▸ DATA EXCERPT
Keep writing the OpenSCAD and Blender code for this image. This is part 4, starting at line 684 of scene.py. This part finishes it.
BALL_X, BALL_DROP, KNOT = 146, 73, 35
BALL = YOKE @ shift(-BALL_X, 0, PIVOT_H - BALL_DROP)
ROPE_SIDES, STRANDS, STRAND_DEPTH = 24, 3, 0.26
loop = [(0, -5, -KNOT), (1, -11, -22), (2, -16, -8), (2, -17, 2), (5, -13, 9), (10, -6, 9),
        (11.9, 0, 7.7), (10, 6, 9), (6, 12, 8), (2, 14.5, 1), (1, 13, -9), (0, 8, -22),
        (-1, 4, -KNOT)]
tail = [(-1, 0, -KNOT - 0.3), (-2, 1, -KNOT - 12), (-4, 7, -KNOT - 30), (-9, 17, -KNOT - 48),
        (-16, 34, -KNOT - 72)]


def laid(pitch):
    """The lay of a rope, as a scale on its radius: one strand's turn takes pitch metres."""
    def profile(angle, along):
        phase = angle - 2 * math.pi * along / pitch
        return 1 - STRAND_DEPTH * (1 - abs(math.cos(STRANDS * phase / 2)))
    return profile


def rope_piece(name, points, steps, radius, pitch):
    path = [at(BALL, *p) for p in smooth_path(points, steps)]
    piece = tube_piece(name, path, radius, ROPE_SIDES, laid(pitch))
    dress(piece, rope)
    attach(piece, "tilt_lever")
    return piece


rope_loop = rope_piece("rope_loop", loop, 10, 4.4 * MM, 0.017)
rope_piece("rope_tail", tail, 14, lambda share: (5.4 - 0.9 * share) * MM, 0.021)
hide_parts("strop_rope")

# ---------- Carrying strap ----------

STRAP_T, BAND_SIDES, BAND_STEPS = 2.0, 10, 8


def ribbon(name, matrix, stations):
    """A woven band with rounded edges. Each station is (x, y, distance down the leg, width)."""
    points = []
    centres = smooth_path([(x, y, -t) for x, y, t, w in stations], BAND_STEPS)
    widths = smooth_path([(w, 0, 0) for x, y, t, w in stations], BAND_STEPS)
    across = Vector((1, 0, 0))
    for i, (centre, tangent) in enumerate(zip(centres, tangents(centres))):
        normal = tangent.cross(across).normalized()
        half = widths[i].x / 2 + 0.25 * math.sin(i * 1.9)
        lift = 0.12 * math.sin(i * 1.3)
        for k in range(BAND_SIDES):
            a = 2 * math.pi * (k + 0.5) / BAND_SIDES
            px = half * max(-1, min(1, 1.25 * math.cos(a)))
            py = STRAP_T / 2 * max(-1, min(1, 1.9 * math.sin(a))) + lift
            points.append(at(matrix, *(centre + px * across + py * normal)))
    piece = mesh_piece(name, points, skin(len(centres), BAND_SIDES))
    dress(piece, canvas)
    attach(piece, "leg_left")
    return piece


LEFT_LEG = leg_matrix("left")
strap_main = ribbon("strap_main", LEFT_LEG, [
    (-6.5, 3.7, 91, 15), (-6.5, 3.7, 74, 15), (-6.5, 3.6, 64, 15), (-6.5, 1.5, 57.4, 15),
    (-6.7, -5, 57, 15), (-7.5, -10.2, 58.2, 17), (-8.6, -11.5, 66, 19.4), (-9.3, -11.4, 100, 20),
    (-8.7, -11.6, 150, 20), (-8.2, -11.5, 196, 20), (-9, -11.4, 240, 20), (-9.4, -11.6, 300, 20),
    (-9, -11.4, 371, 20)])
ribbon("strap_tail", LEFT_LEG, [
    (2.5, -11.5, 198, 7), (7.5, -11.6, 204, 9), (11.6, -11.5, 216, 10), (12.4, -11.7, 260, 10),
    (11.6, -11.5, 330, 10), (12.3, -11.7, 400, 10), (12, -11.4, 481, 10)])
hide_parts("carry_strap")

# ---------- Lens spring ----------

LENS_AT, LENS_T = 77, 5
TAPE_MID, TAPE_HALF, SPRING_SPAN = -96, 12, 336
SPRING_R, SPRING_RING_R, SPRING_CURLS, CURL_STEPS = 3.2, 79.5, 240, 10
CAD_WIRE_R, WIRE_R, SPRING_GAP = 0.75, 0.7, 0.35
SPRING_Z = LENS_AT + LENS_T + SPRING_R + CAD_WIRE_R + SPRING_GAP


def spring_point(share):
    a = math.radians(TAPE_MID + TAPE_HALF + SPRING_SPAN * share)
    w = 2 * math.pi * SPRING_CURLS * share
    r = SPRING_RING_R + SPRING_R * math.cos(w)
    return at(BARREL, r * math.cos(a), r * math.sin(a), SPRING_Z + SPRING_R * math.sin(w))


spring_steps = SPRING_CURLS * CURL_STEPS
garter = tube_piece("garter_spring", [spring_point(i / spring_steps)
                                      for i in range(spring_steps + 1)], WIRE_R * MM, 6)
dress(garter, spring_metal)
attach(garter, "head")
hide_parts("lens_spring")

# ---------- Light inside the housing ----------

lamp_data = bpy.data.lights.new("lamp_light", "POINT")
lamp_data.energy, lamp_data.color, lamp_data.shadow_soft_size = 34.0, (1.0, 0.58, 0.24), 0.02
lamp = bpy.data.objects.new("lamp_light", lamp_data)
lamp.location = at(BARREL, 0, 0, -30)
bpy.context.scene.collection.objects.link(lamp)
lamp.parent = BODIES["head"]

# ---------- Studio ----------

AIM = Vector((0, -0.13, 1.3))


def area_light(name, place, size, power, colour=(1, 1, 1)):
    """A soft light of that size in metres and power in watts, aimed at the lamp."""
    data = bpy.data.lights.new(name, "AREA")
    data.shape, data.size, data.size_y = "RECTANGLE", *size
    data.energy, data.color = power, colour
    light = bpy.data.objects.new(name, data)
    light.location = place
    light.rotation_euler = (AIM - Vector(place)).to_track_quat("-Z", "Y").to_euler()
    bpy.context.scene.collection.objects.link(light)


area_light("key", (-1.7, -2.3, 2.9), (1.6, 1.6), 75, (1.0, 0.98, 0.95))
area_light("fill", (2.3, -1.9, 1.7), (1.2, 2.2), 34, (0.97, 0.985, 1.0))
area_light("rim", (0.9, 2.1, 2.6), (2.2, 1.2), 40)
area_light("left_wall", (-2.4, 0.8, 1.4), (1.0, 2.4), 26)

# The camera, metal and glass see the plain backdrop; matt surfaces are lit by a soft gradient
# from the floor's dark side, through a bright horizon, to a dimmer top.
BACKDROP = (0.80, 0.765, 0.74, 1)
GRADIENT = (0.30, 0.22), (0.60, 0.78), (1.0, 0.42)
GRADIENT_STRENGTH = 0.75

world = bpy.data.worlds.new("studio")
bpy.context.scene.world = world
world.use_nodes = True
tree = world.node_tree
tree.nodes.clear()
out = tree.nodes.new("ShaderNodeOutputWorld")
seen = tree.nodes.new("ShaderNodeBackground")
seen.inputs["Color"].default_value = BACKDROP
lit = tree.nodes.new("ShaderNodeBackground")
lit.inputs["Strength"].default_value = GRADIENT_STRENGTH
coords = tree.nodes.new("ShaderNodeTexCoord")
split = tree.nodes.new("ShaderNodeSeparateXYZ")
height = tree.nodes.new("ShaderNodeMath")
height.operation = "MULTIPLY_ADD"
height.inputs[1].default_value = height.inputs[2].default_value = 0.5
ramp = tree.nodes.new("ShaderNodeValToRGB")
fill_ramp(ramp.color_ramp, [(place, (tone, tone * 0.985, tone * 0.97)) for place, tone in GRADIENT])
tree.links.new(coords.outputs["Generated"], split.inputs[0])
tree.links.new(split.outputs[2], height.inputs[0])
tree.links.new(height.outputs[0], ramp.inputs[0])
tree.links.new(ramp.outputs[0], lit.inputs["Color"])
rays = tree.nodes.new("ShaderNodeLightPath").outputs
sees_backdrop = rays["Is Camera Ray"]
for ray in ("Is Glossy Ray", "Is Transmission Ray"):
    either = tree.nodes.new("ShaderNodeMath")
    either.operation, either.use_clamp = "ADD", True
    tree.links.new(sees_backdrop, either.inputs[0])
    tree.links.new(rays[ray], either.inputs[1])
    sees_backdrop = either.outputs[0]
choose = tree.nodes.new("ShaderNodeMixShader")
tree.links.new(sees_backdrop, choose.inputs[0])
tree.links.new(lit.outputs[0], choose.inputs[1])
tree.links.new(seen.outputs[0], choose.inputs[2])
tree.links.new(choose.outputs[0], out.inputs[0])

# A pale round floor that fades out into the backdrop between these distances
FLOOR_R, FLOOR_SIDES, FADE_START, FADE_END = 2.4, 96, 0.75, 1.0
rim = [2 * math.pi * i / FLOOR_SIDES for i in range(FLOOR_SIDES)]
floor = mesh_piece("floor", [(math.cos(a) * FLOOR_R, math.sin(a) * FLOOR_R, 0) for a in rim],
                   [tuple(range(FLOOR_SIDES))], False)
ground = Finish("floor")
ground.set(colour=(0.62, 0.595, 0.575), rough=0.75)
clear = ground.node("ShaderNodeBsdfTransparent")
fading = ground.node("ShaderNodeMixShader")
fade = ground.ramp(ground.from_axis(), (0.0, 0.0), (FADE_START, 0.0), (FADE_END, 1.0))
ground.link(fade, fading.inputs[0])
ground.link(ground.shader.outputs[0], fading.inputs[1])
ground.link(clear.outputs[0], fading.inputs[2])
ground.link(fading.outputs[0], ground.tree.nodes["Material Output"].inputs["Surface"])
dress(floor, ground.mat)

▸ EXERCISE DIRECTIONS
Copy out all lines from the material above that contain the string "garter".

▸ EXERCISE ANSWER
garter = tube_piece("garter_spring", [spring_point(i / spring_steps)
dress(garter, spring_metal)
attach(garter, "head")